It consists of 200 frames of a stereo sequence captured at 25
fps (around 8 seconds) and the corresponding textured
spatio-temporally coherent 3D reconstructions. As mentioned in
the paper, synchronisation of the left and right video sequence
is performed by event, which makes it sub-frame accurate at
best. The face meshes have a resolution of 500K vertices, which
is 5 times higher than the results shown in the paper and the
supplementary video. The algorithm used to obtain these results
is the one described in the paper, with the higher resolution
only improving the captured detail.
Terms of use: The provided data is intended for research
purposes only and any use of it for non-scientific means is not
allowed.
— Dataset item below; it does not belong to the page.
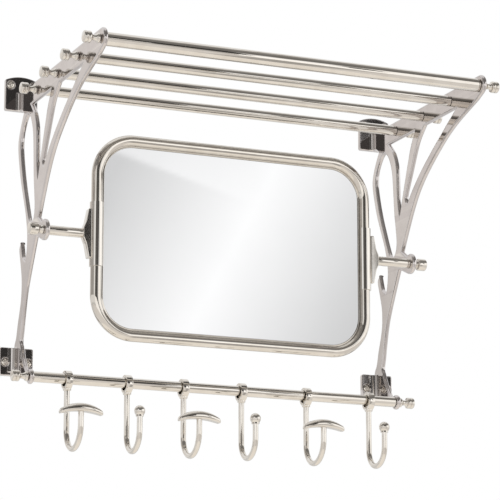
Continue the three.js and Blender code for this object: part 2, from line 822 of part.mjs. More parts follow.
function makeMirror() {
  const group = placed(new THREE.Group(), 0, pivotDepth, pivotHeight);
  group.add(piece('mirror_frame', frameGeometry(), polishedNickel()));
  group.add(piece('mirror_bead', beadGeometry(), polishedNickel()));
  group.add(piece('mirror_glass', sheetGeometry(rimRadius, glassBack, glassFront), silveredGlass()));
  const backing = sheetGeometry(rimRadius, backingFront - backingThickness, backingFront);
  group.add(piece('mirror_backing', backing, greyBoard()));
  for (const { name, sign, turn } of sides) {
    const sleeve = piece(`pivot_sleeve_${name}`, sleeveGeometry(), polishedNickel());
    sleeve.rotation.y = turn;
    group.add(placed(sleeve, (sign * mirrorWidth) / 2, 0, 0));
    const plate = piece(`pivot_plate_${name}`, pivotPlateGeometry(), polishedNickel());
    plate.rotation.y = turn;
    group.add(placed(plate, (sign * mirrorWidth) / 2, 0, 0));
    const rod = piece(`pivot_rod_${name}`, pivotRodGeometry(), polishedNickel());
    rod.rotation.y = turn;
    group.add(rod);
  }
  return group;
}

function makeKnobs() {
  const group = new THREE.Group();
  for (const { name, sign, turn } of sides) {
    const knob = piece(`pivot_knob_${name}`, knobGeometry(), polishedNickel());
    knob.rotation.y = turn;
    group.add(placed(knob, sign * (outerFace + seatGap), pivotDepth, pivotHeight));
  }
  return group;
}

const rack = new THREE.Group();
rack.add(makeBrackets(), makeShelf(), makeRail(), makeMirror(), makeKnobs());
hookPlaces.forEach((x, index) => rack.add(makeHook(index, x)));

export default rack;
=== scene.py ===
import json
import math

import bmesh
import bpy
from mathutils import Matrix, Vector


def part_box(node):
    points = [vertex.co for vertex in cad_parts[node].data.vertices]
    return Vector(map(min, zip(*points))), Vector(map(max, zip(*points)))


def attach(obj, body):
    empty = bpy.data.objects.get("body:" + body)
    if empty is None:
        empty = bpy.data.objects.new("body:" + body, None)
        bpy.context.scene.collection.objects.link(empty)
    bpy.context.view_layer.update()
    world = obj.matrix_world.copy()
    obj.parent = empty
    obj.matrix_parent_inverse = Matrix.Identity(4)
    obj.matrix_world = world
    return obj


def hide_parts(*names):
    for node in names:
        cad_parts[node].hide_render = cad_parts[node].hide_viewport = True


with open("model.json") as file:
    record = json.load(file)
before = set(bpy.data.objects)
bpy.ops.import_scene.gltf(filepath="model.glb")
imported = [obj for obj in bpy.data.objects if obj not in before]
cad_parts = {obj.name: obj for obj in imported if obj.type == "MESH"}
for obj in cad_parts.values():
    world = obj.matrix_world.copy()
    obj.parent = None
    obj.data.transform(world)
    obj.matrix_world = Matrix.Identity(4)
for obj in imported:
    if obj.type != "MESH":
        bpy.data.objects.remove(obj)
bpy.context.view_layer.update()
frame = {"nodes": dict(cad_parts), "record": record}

MM = 0.001
SIDES = (("left", -1), ("right", 1))  # each with the sign of its X
LEVELS = ("top", "bottom")
SCREW_SPOTS = ("outer", "inner")

# Facets and rounding
FINE_SIDES = 48
TUBE_SIDES = 36
HOLE_SIDES = 32
WIRE_SIDES = 28
CORNER_STEPS = 3
MIRROR_CORNER_STEPS = 20
EDGE_ROUNDING = 0.5 * MM
CASTING_ROUNDING = 1.9 * MM
FLANGE_ROUNDING = 0.8 * MM
SMOOTH_ANGLE = math.radians(32)

# Brackets
CORNER_TURN = math.radians(38)  # an outline that turns more than this has a corner there
STRAIGHT_RATIO = 2.6  # an edge this much longer than its neighbour is a straight one
OUTLINE_STEP = 1.2 * MM
FLANGE_THICKNESS = 6 * MM
FLANGE_FILLET = 4 * MM
FOOT_FILLET = 7.5 * MM  # where the bracket's foot flares into the bottom flange
FLANGE_CORNER = 2.2 * MM
FLANGE_ARCH_RISE = 4.5 * MM
TOP_SCREW_RISE = 30.5 * MM  # from the foot of the top flange to its screws
BOTTOM_FLANGE_HEIGHT = 32 * MM
WEB_ROOT = 1 * MM  # how deep a web reaches into its flange
TOP_WEB_INSET = 0.6 * MM  # from the foot of the top flange up to its web
TOP_WEB_DROP = 0.3 * MM  # from the top of the bracket down to that web
BOTTOM_WEB_DROP = 0.5 * MM  # from the top of the bottom flange down to its web

# Flange screws
SCREW_CLEARANCE = 0.25 * MM  # round the head
SCREW_ROOT = 1 * MM  # from the wall to where the drawn screw starts
SCREW_RIM_DROP = 0.2 * MM  # from the flange's face back to the rim of the head
SCREW_CROWN = 0.3 * MM  # how much higher the drawn head is than the solid, at its middle
SCREW_ROUNDING = 0.3 * MM
RECESS_DEPTH = 1.1 * MM
RECESS_REACH = 0.55  # of the cross's arms, as a share of the head's radius
RECESS_HALF_WIDTH = 0.182  # of an arm, as a share of the head's radius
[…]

This includes the publishing of any scientific results
obtained with our data in non-scientific literature, such as
tabloid press. We ask the researcher to respect our actors and
not to use the data for any distasteful manipulations (such as
hideous deformations, exploding heads, manipulations that might
be culturally sensitive,...). We also ask the researcher not to
disseminate this data outside of his or her institute;
distribution within the affiliated institution is allowed.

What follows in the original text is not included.